Shadows are a hard one, though. You pretty much have to have a 3D model of your scene. Ideally you keep the shadows limited to flat planes so that they’re easier to track.
To add to the above. A huge amount of greenscreen and hand animating depth mattes (rotoscoping) is used to put all the layers of live action / 3D and matte painted backgrounds together. There are cameras that can shoot depth information but they’re not widely used because they slow down shot setup = more money on the shoot.
Its far cheaper to pay people to rotoscope masks by hand when needed (and they’re needed a lot) than pay the expensive actors / film crew etc for extra days on set.
Various websites like FxGuide.com have behind the scenes breakdown articles on how VFX heavy movies sequences and scenes were done.
The point was that most camera tricks and model work were done with static cameras - for simplicity. Most of 2001, probably the most sophisticated such movie before this, had simple fixed camera angles and straight linear dolly movement past models. George was AFAIK the first to attempt to move cameras during this sort of work, and exploit this to make compound shots. He also IIRC had computer-controlled camera movement, so he could reshoot a model sequence if necessary.
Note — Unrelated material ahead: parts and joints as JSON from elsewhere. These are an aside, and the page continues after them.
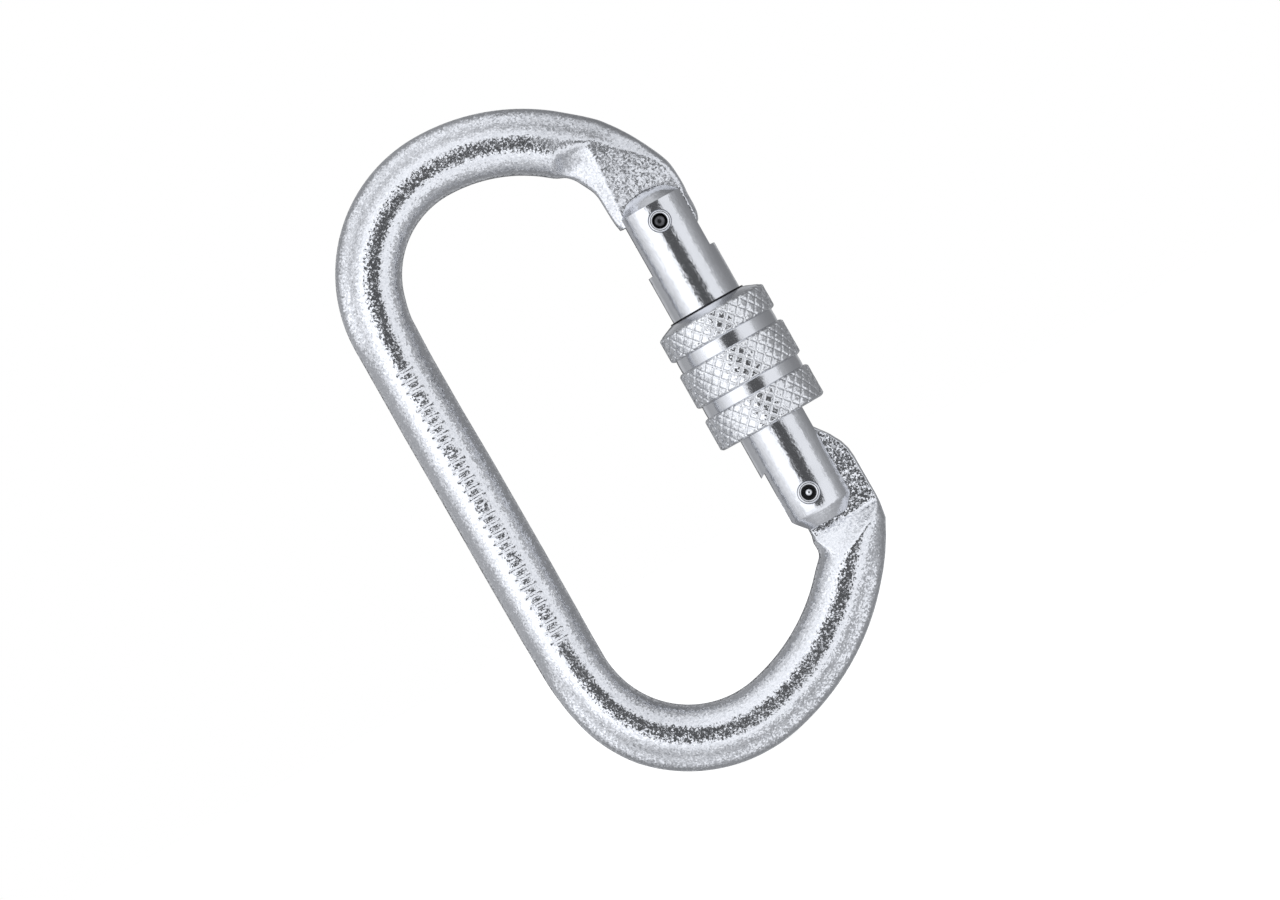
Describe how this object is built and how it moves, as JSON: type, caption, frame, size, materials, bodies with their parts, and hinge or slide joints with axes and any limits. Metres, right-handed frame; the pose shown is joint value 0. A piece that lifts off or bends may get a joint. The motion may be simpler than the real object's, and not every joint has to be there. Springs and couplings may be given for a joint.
{
  "type": "screw-lock carabiner",
  "caption": "Oval steel carabiner: bent round bar, hinged gate that springs shut, and a knurled screw-lock nut that slides over the nose.",
  "frame": {"origin": "middle of the object's box, inside the loop, level with the lock nut", "axes": "+Z along the length, nose end up; +X from the spine to the gate; Y across the bar"},
  "size_m": [0.0586, 0.0178, 0.1072],
  "materials": {
    "zinc_bar": "zinc plated, fine grain",
    "zinc_turned": "zinc plated, turned smooth",
    "zinc_knurled": "zinc plated, diamond knurled",
    "pin_steel": "zinc plated, riveted",
    "inner_steel": "plain oiled steel"
  },
  "bodies": {
    "frame": {"body": "zinc_bar"},
    "gate": {"gate": "zinc_turned", "hinge_rivet": "pin_steel", "latch_pin": "pin_steel", "gate_spring": "inner_steel"},
    "plunger": {"plunger": "inner_steel"},
    "nut_liner": {"nut_thread_liner": "zinc_turned"},
    "nut_sleeve": {"lock_nut": "zinc_knurled"}
  },
  "joints": [
    {"name": "gate_swing", "type": "hinge", "parent": "frame", "child": "gate", "pos_m": [0.01978, 0, -0.02245], "axis": [0, -1, 0], "range_deg": [0, 25], "stiffness_Nm_per_rad": 0.25, "springref_deg": -28.65},
    {"name": "plunger_slide", "type": "slide", "parent": "gate", "child": "plunger", "axis": [0, 0, 1], "range_m": [0, 0.00115], "deforming": ["gate_spring"]},
    {"name": "nut_lift", "type": "slide", "parent": "gate", "child": "nut_liner", "axis": [0, 0, 1], "range_m": [0, 0.016]},
    {"name": "nut_turn", "type": "hinge", "parent": "nut_liner", "child": "nut_sleeve", "pos_m": [0.02038, 0, 0], "axis": [0, 0, 1], "range_deg": [0, 2880]}
  ],
  "couplings": [
    {"joint": "plunger_slide", "follows": "gate_swing", "m_per_rad": 0.0026356},
    {"joint": "nut_turn", "follows": "nut_lift", "rad_per_m": 3141.6}
  ]
}
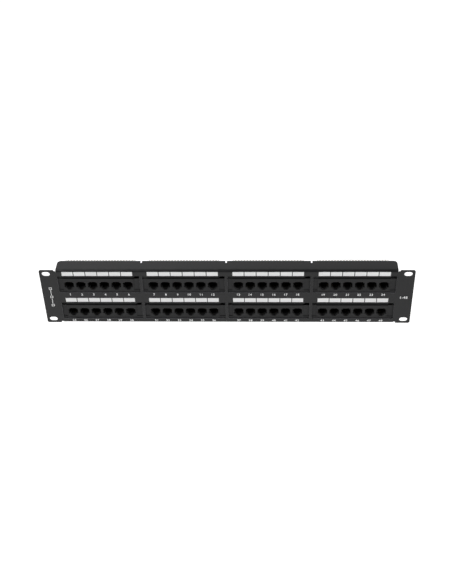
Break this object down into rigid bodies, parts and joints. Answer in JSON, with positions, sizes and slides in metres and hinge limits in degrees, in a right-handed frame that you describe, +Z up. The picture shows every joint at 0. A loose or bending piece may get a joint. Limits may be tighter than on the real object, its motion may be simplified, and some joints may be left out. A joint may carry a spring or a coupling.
{
  "type": "patch panel",
  "caption": "Two rack unit, 19-inch patch panel in black folded steel, with rows of modular sockets at the front and wire blocks at the rear.",
  "frame": {"origin": "midway between the two rack rails, on the plane where the ears' rear faces touch them, at mid height of the panel", "axes": "+X to the panel's right seen from the front, +Y to the rear of the rack, +Z up"},
  "size_m": [0.4826, 0.0357, 0.0882],
  "materials": {
    "powder_coat": "satin fine-texture powder coat on steel",
    "housing_black": "moulded ABS, fine spark texture",
    "carrier_black": "moulded polycarbonate, plain",
    "board_green": "glass-epoxy circuit board with solder mask",
    "wire_block_white": "moulded polycarbonate, plain",
    "label_white": "paper writing strip",
    "zinc": "zinc plated steel",
    "contact_gold": "gold flashed contact springs",
    "print_white": "white pad-printed marks"
  },
  "bodies": {
    "root": {"front_panel": "powder_coat", "jack_housing_1": "housing_black", "contact_carrier_1": "carrier_black", "circuit_board_1": "board_green", "wire_block_1": "wire_block_white", "label_strip_1": "label_white", "module_nut_1_left": "zinc", "module_nut_1_right": "zinc", "jack_housing_2": "housing_black", "contact_carrier_2": "carrier_black", "circuit_board_2": "board_green", "wire_block_2": "wire_block_white", "label_strip_2": "label_white", "module_nut_2_left": "zinc", "module_nut_2_right": "zinc", "jack_housing_3": "housing_black", "contact_carrier_3": "carrier_black", "circuit_board_3": "board_green", "wire_block_3": "wire_block_white", "label_strip_3": "label_white", "module_nut_3_left": "zinc", "module_nut_3_right": "zinc", "jack_housing_4": "housing_black", "contact_carrier_4": "carrier_black", "circuit_board_4": "board_green", "wire_block_4": "wire_block_white", "label_strip_4": "label_white", "module_nut_4_left": "zinc", "module_nut_4_right": "zinc", "jack_housing_5": "housing_black", "contact_carrier_5": "carrier_black", "circuit_board_5": "board_green", "wire_block_5": "wire_block_white", "label_strip_5": "label_white", "module_nut_5_left": "zinc", "module_nut_5_right": "zinc", "jack_housing_6": "housing_black", "contact_carrier_6": "carrier_black", "circuit_board_6": "board_green", "wire_block_6": "wire_block_white", "label_strip_6": "label_white", "module_nut_6_left": "zinc", "module_nut_6_right": "zinc", "jack_housing_7": "housing_black", "contact_carrier_7": "carrier_black", "circuit_board_7": "board_green", "wire_block_7": "wire_block_white", "label_strip_7": "label_white", "module_nut_7_left": "zinc", "module_nut_7_right": "zinc", "jack_housing_8": "housing_black", "contact_carrier_8": "carrier_black", "circuit_board_8": "board_green", "wire_block_8": "wire_block_white", "label_strip_8": "label_white", "module_nut_8_left": "zinc", "module_nut_8_right": "zinc"}
  },
  "joints": []
}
There were several movies (the original Parent Trap comes to mind) where one person played twins, and it was a clever double-exposure trick - expose one half of the film with a vertical element like doorframe in the middle, then expose the other half - it’s like a dance to make the other half match up.
I think the main point is that with a judicious mix of CGI and live, and some quick movement, the eye is often fooled into seeing what it wants.
It was The Starlost (a Canadian series based on an idea stolen from Harlan Ellison, or rather Cordwainer Bird) one of the first TV shows where they first did a lot of greenscreen TV technique to produce cheap scifi scenery - but were very sloppy about matching camera angles, so sometimes characters’ feet appeared to slide as they walked across scenery superimposed.